Give them some shelter – If you can, let a corner of your schoolyard go “wild”. A wooded area or hedgerow 10 to 20 feet north of the garden is ideal, but even a small undisturbed area will give beneficials a place to shelter and nest. You can also make nesting blocks for pollinating bees that nest in wood, such as mason bees, by drilling at least 10 holes 4 to 8 inches deep and 5/16 inch in diameter in a block of untreated wood. Hang your "bee condo" with the holes oriented horizontally at least 3 feet off the ground and facing as close to southeast as possible. Show students how to place some groups of flat rocks in the garden to give ground beetles a place to shelter.

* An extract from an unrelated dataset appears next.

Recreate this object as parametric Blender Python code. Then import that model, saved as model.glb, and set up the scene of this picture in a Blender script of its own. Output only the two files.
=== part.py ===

Leave a little lawn – Consider maintaining a turf pathway through the garden. Turfgrass is home to beneficial predators such as ground, rove and tiger beetles, and can serve as a spot for mantids, ladybugs and other desirable insects to lay their eggs.
Learn what the good guys look like – This is important because we gardeners have a tendency to view any bug as a “bad” bug if we don’t recognize it. Most of us can probably identify a ladybug as a “good guy”, but we may not realize when we find a larger, ferocious-looking, black and yellow creature that it is actually a ladybug larva, bent on gobbling up aphids. And we might not know that the forest of tiny green eggs carried atop hair-thin stalks on a leaf in the garden will hatch out into fat, bristly lacewing larva with large, tusk-like jaws, also devourers of aphids, looking nothing like the delicate, gossamer-winged green adults. There are many books and online resources available to help you learn to identify beneficial insects in all their life stages.